If treatment providers could approach each patient as if they were assessing an eating disorder for the first time, fewer assumptions would cloud their ability to make a complete and thorough assessment.
Editor’s response from Mirasol ED Recovery Blog Publishing Editor:
My first read through of Faith’s blog sent chills down my spine. I had to include my response because only in the last couple of months have I connected the dots between my own eating disorder and digestive distress.
I have high functioning autism traits and am easily fixated. I always had a heightened interest in food. I loved to play restaurant, make mud pies, and even had a toy grocery cart full of plastic food.
I also had a lot of extreme food dislikes and food preferences.
Eating is a multisensory experience, from the taste, texture, temperature, and even the sound of eating.
My sensory issues probably contributed a bit to my lengthy dislike list as a child, but I now wonder how much of this was also my body’s intuition telling me to stay away from foods that were causing physical distress and discomfort! In fact, it’s taken me several years of experimentation to find food combinations that work best for me. Though completely balanced with ample variety and nutrient content, most non-integrative treatment centers would consider my eating preferences eating disordered. Looking back, many of my “odd” food preferences were things that were naturally soothing to my digestion.
Basically, I’ve always had food stuff, eating disorder or not. Laxative, suppository, and enema abuse presented as my first clinically detectable eating disorder behavior, which all started at age 10. After having to receive an enema for severe constipation due to IBS, I was instantly hooked on the sense of relief from having a cleared out colon after such prolonged
This also happens to be the age when I developed suicidal ideation that eventually became chronic suicidal obsession. Stress and anxiety attacks usually correlated with more IBS flares and spasms. Of course prolonged laxative abuse only exacerbated the GI distress.

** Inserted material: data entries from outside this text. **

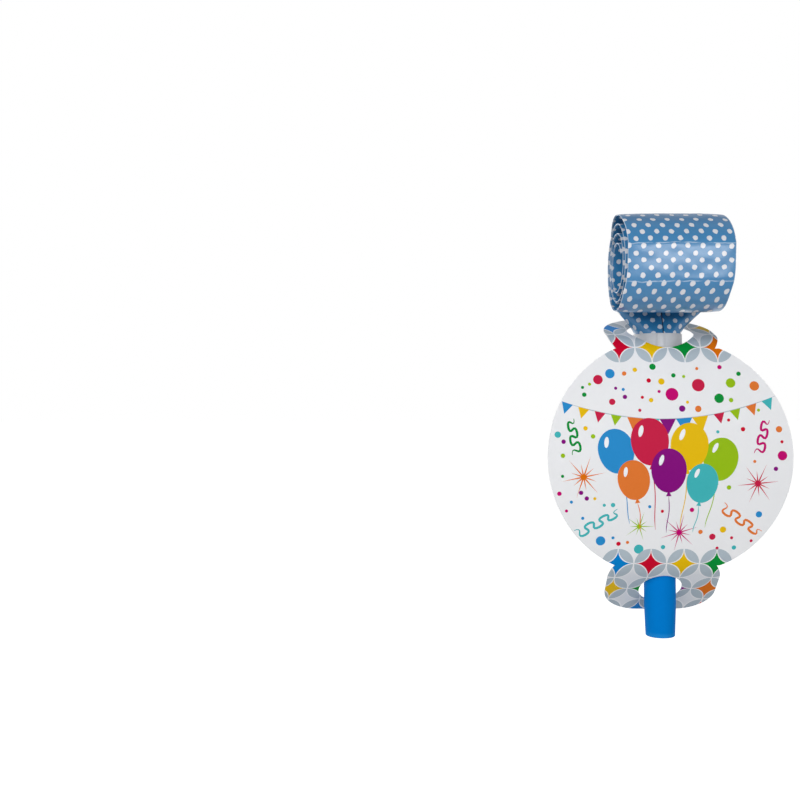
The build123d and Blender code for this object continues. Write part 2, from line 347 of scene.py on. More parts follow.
PAPER_COAT = 0.95
TOP_FADE = (50.0, 80.0, 118.0, 142.0)   # headings where the coil's top fades in and out
TOP_PAINTED_SHADE = 0.5               # how much painted shade darkens the coil's top towards a deeper blue
TOP_DULL = 0.65             # how much less coat it has
TOP_SHORT = 0.5             # how much is added to the number that divides a dot's length
CREASE_WANDER = 0.8         # how far the painted highlight line of a crease wanders to either side
WRINKLE_ACROSS = 0.22       # wrinkles are finer along the paper than across it, in this proportion


def make_dotted_paper(creases, top):
    """Glossy blue paper with pale dots. U runs round the flattened tube from the middle of the side
    that lies inside the coil, and V runs along it. creases are the V of its folds, each drawn with
    a painted highlight line, and top is where the coil's top fades in and out, which has painted
    shade, less gloss and shorter dots."""
    material, tree, shader = new_material("dotted_paper", 0.4, 0.1, PAPER_COAT, 0.26)
    place = uv_place(tree)
    split = tree.split(place)
    across, along = split["X"], split["Y"]
    on_top = tree.math("MULTIPLY", tree.ramp(along, top[0] * MM, top[1] * MM),
                       tree.ramp(along, top[2] * MM, top[3] * MM, 1.0, 0.0))
    coat = tree.math("MULTIPLY_ADD", on_top, -TOP_DULL, PAPER_COAT)
    tree.link(coat, shader.inputs["Coat Weight"])
    shorten = tree.math("MULTIPLY_ADD", on_top, TOP_SHORT, 1.0)
    dots = tree.node("ShaderNodeGroup", {"Vector": place, "Shorten": shorten}, node_tree=DOTS)
    tone, height = fine_surface(tree, place, 1500.0, 110.0)
    blue = tree.mix(tone, srgb(36, 114, 166), srgb(56, 130, 181))
    # painted shade: the coil's top is darkened towards a deeper blue
    blue = tree.mix(tree.math("MULTIPLY", on_top, TOP_PAINTED_SHADE), blue, srgb(8, 90, 140))
    pale = tree.mix(tone, srgb(205, 207, 214), srgb(226, 227, 231))
    colour = tree.mix(dots.outputs["Mask"], blue, pale)
    # painted highlight: a pale line along each long crease of the coil
    wandering = tree.math("ADD", along, tree.wander(tree.noise(place, 160.0), CREASE_WANDER))
    broken = tree.ramp(tree.noise(place, 260.0), 0.34, 0.56)
    for crease in creases:
        pale_line = tree.math("MULTIPLY", tree.line(wandering, crease, 0.05, 0.22, 0.7), broken)
        colour = tree.mix(pale_line, colour, srgb(186, 206, 226))
    # a thin pale line where the sheet is folded sharply at the tube's two edges
    for fold in (ROLL_HALF_W, 3 * ROLL_HALF_W):
        pale_line = tree.math("MULTIPLY", tree.line(across, fold, 0.08, 0.24, 0.75), tone)
        colour = tree.mix(pale_line, colour, srgb(222, 230, 238))
    # the lapped seam shows as a dark line
    for seam in (0.0, 4 * ROLL_HALF_W):
        seam_line = tree.line(across, seam, 0.12, 0.3, 0.85)
        colour = tree.mix(seam_line, colour, srgb(12, 30, 62))
    # fine wrinkles run across the paper
    drawn_out = tree.stretch(place, (WRINKLE_ACROSS, 1.0, 1.0))
    wrinkle = tree.noise(drawn_out, 620.0, distortion=0.6)
    crumple = tree.noise(drawn_out, 150.0, detail=2.0)
    height = tree.math("MULTIPLY_ADD", crumple, 0.9, height)
    height = tree.math("MULTIPLY_ADD", wrinkle, 0.5, height)
    finish(tree, shader, colour, tone, (0.3, 0.42), height, 0.5, 0.13)
    return material


def make_steel():
    material, tree, shader = new_material("strip_steel", 0.3)
    shader.inputs["Metallic"].default_value = 1.0
    brushed = tree.stretch(uv_place(tree), (1.0, 0.03, 1.0))
    tone, height = fine_surface(tree, brushed, 9000.0, 900.0)
    colour = tree.mix(tone, srgb(150, 152, 156), srgb(196, 198, 202))
    finish(tree, shader, colour, tone, (0.24, 0.38), height, 0.3, 0.01)
    return material


INKS = {
    "crimson": (200, 30, 70), "sky": (40, 140, 205), "orange": (226, 120, 50),
    "lime": (150, 190, 20), "yellow": (232, 188, 10), "turquoise": (65, 180, 185),
    "azure": (0, 130, 208), "amber": (222, 112, 8), "magenta": (195, 0, 110),
    "plum": (132, 10, 124), "red": (204, 6, 44), "green": (6, 142, 56),
    "petal": (176, 189, 199), "pale_star": (226, 229, 234), "shine": (244, 246, 250),
}
INK_TONE = 5                # an ink's colour goes this far up and down, out of 255


def make_ink(name, colour):
    dark = [max(0, value - INK_TONE) for value in colour]
    light = [min(255, value + INK_TONE) for value in colour]
    return plain_finish(f"ink_{name}", dark, light, 0.42, 1300.0, 60.0, 0.01, specular=0.04)


blue_plastic = make_blue_plastic()
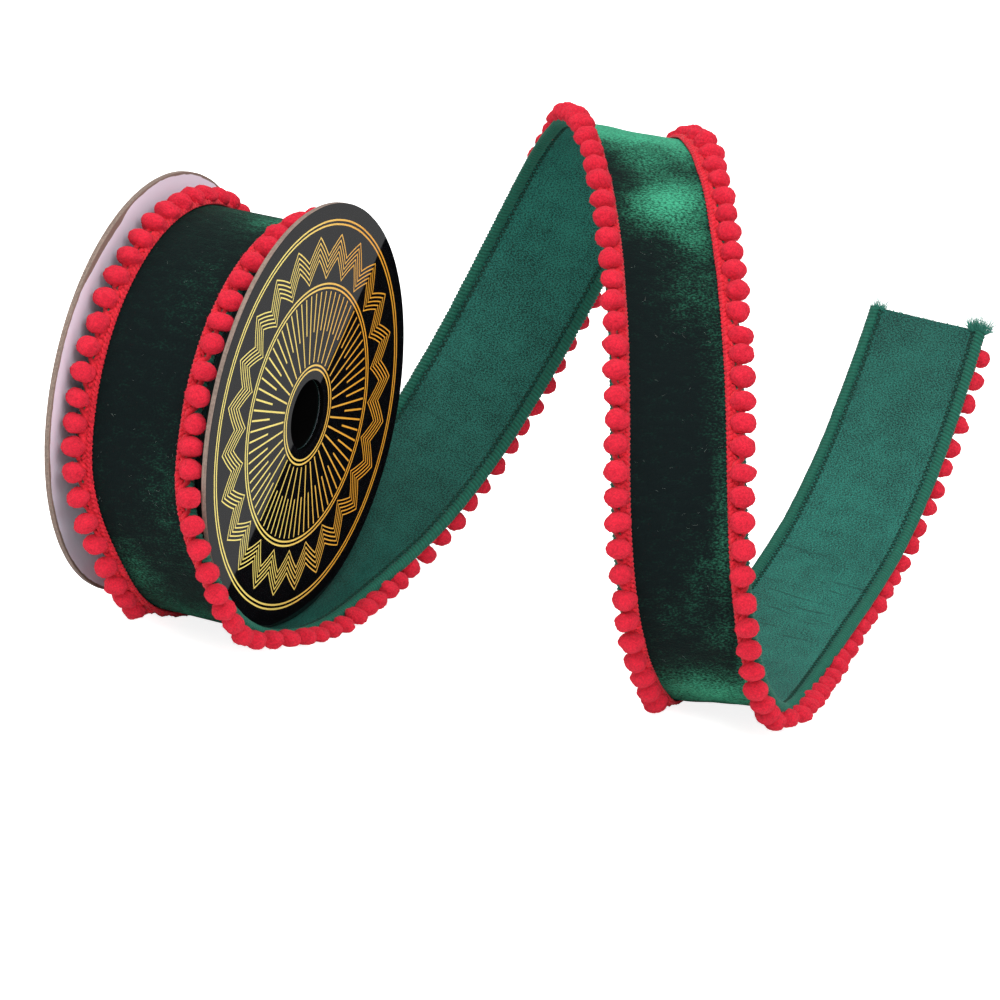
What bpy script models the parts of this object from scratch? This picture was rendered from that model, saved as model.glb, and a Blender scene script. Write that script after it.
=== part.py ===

A a lot of factors merged together to create grounds for my perfect storm. In addition to depression, autism, and gastrointestinal distress, I also felt the social pressures to be thin. I was bullied for many things, including being chubby. Perfectionistic in nature, I once checked out all of the eating disorders books available at the school library. I have an innate drive to be good at whatever I do, and the eating disorder was no exception. I became especially pre-occupied with becoming emaciated, which only worsened after my first inpatient stay, further triggered by exposure to severely ill patients. I didn’t openly admit this at the time but I also adopted a lot of ED rituals out of desire for belonging in the ED community. Socially awkward, I desperately needed to fit in somewhere. I definitely didn’t fit in at school or home.
Eventually, and it actually didn’t take long, the eating disorder became my entire world.
It leaves me wondering how the course of my life may have unfolded had my ASD and gastrointestinal issues been diagnosed when I was a tender ten.
When I was in treatment, I always complained to treatment providers of distracting sensitivity to my digestive track while following prescribed meal plans. I routinely experienced bloating, pain, constipation, diarrhea, and even hemorrhoids. Without exception, my voice was always dismissed as eating disordered thinking or ordinary body image related distress.
Digestive Disorder? Eating Disorder? Both? Great topic, Faith!